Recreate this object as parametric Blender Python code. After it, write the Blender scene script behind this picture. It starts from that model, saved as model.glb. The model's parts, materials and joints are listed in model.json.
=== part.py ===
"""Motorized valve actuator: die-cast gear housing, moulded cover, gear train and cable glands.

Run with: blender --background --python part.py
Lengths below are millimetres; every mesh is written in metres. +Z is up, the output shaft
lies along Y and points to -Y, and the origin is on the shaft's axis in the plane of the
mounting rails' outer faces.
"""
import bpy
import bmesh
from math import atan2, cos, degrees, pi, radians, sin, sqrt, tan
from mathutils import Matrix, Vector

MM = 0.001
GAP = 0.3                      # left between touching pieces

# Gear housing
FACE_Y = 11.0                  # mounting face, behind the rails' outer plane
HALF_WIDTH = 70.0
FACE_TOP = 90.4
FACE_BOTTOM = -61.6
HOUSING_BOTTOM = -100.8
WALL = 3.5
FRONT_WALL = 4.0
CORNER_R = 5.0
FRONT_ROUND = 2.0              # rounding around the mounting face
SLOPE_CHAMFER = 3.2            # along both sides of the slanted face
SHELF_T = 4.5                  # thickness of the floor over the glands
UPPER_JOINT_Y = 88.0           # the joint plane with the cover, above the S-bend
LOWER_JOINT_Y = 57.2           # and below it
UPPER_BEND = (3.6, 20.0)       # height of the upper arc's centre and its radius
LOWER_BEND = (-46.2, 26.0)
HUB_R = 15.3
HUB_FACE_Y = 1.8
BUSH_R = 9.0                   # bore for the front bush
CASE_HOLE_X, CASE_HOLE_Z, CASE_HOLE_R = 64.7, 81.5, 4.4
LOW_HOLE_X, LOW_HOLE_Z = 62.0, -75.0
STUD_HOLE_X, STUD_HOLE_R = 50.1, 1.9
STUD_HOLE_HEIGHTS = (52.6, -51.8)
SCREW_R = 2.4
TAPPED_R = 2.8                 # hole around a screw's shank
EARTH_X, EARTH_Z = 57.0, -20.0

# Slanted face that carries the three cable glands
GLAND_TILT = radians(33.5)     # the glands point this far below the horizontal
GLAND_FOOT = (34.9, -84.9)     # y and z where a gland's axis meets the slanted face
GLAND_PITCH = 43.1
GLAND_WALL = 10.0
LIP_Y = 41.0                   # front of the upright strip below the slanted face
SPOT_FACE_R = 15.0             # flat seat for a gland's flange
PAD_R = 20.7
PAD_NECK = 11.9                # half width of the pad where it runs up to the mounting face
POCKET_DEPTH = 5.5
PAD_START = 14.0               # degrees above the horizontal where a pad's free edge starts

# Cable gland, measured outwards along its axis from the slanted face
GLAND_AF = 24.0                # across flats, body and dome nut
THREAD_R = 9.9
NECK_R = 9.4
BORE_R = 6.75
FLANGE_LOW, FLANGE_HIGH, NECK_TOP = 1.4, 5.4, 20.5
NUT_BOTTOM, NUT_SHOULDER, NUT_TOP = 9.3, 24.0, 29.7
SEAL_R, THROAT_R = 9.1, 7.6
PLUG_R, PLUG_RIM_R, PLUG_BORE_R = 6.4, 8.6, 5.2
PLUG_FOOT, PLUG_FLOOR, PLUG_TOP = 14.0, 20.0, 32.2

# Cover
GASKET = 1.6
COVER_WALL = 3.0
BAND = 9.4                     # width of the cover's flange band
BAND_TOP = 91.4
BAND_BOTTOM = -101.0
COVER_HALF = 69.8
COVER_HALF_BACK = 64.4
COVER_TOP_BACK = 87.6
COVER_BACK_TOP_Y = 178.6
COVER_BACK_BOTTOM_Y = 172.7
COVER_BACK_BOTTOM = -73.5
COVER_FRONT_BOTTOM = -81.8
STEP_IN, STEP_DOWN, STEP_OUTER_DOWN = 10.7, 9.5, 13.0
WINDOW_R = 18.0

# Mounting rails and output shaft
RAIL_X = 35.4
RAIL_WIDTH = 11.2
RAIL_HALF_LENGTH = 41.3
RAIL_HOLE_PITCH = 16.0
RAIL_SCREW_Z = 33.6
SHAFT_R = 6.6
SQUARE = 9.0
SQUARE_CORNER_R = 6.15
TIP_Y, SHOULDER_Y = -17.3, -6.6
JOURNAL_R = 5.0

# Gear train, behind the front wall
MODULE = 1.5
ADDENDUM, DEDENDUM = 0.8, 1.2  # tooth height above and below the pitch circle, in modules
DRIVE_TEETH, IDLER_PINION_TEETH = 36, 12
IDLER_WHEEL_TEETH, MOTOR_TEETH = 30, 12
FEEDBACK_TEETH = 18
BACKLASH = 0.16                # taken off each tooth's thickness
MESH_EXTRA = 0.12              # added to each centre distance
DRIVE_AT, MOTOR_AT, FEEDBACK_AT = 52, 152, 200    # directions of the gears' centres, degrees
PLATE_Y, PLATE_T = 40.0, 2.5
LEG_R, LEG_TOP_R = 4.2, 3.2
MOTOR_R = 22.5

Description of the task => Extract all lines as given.

Exercise output =>
Recreate this object as parametric Blender Python code. After it, write the Blender scene script behind this picture. It starts from that model, saved as model.glb. The model's parts, materials and joints are listed in model.json.
=== part.py ===
"""Motorized valve actuator: die-cast gear housing, moulded cover, gear train and cable glands.

Run with: blender --background --python part.py
Lengths below are millimetres; every mesh is written in metres. +Z is up, the output shaft
lies along Y and points to -Y, and the origin is on the shaft's axis in the plane of the
mounting rails' outer faces.
"""
import bpy
import bmesh
from math import atan2, cos, degrees, pi, radians, sin, sqrt, tan
from mathutils import Matrix, Vector

MM = 0.001
GAP = 0.3                      # left between touching pieces

# Gear housing
FACE_Y = 11.0                  # mounting face, behind the rails' outer plane
HALF_WIDTH = 70.0
FACE_TOP = 90.4
FACE_BOTTOM = -61.6
HOUSING_BOTTOM = -100.8
WALL = 3.5
FRONT_WALL = 4.0
CORNER_R = 5.0
FRONT_ROUND = 2.0              # rounding around the mounting face
SLOPE_CHAMFER = 3.2            # along both sides of the slanted face
SHELF_T = 4.5                  # thickness of the floor over the glands
UPPER_JOINT_Y = 88.0           # the joint plane with the cover, above the S-bend
LOWER_JOINT_Y = 57.2           # and below it
UPPER_BEND = (3.6, 20.0)       # height of the upper arc's centre and its radius
LOWER_BEND = (-46.2, 26.0)
HUB_R = 15.3
HUB_FACE_Y = 1.8
BUSH_R = 9.0                   # bore for the front bush
CASE_HOLE_X, CASE_HOLE_Z, CASE_HOLE_R = 64.7, 81.5, 4.4
LOW_HOLE_X, LOW_HOLE_Z = 62.0, -75.0
STUD_HOLE_X, STUD_HOLE_R = 50.1, 1.9
STUD_HOLE_HEIGHTS = (52.6, -51.8)
SCREW_R = 2.4
TAPPED_R = 2.8                 # hole around a screw's shank
EARTH_X, EARTH_Z = 57.0, -20.0

# Slanted face that carries the three cable glands
GLAND_TILT = radians(33.5)     # the glands point this far below the horizontal
GLAND_FOOT = (34.9, -84.9)     # y and z where a gland's axis meets the slanted face
GLAND_PITCH = 43.1
GLAND_WALL = 10.0
LIP_Y = 41.0                   # front of the upright strip below the slanted face
SPOT_FACE_R = 15.0             # flat seat for a gland's flange
PAD_R = 20.7
PAD_NECK = 11.9                # half width of the pad where it runs up to the mounting face
POCKET_DEPTH = 5.5
PAD_START = 14.0               # degrees above the horizontal where a pad's free edge starts

# Cable gland, measured outwards along its axis from the slanted face
GLAND_AF = 24.0                # across flats, body and dome nut
THREAD_R = 9.9
NECK_R = 9.4
BORE_R = 6.75
FLANGE_LOW, FLANGE_HIGH, NECK_TOP = 1.4, 5.4, 20.5
NUT_BOTTOM, NUT_SHOULDER, NUT_TOP = 9.3, 24.0, 29.7
SEAL_R, THROAT_R = 9.1, 7.6
PLUG_R, PLUG_RIM_R, PLUG_BORE_R = 6.4, 8.6, 5.2
PLUG_FOOT, PLUG_FLOOR, PLUG_TOP = 14.0, 20.0, 32.2

# Cover
GASKET = 1.6
COVER_WALL = 3.0
BAND = 9.4                     # width of the cover's flange band
BAND_TOP = 91.4
BAND_BOTTOM = -101.0
COVER_HALF = 69.8
COVER_HALF_BACK = 64.4
COVER_TOP_BACK = 87.6
COVER_BACK_TOP_Y = 178.6
COVER_BACK_BOTTOM_Y = 172.7
COVER_BACK_BOTTOM = -73.5
COVER_FRONT_BOTTOM = -81.8
STEP_IN, STEP_DOWN, STEP_OUTER_DOWN = 10.7, 9.5, 13.0
WINDOW_R = 18.0

# Mounting rails and output shaft
RAIL_X = 35.4
RAIL_WIDTH = 11.2
RAIL_HALF_LENGTH = 41.3
RAIL_HOLE_PITCH = 16.0
RAIL_SCREW_Z = 33.6
SHAFT_R = 6.6
SQUARE = 9.0
SQUARE_CORNER_R = 6.15
TIP_Y, SHOULDER_Y = -17.3, -6.6
JOURNAL_R = 5.0

# Gear train, behind the front wall
MODULE = 1.5
ADDENDUM, DEDENDUM = 0.8, 1.2  # tooth height above and below the pitch circle, in modules
DRIVE_TEETH, IDLER_PINION_TEETH = 36, 12
IDLER_WHEEL_TEETH, MOTOR_TEETH = 30, 12
FEEDBACK_TEETH = 18
BACKLASH = 0.16                # taken off each tooth's thickness
MESH_EXTRA = 0.12              # added to each centre distance
DRIVE_AT, MOTOR_AT, FEEDBACK_AT = 52, 152, 200    # directions of the gears' centres, degrees
PLATE_Y, PLATE_T = 40.0, 2.5
LEG_R, LEG_TOP_R = 4.2, 3.2
MOTOR_R = 22.5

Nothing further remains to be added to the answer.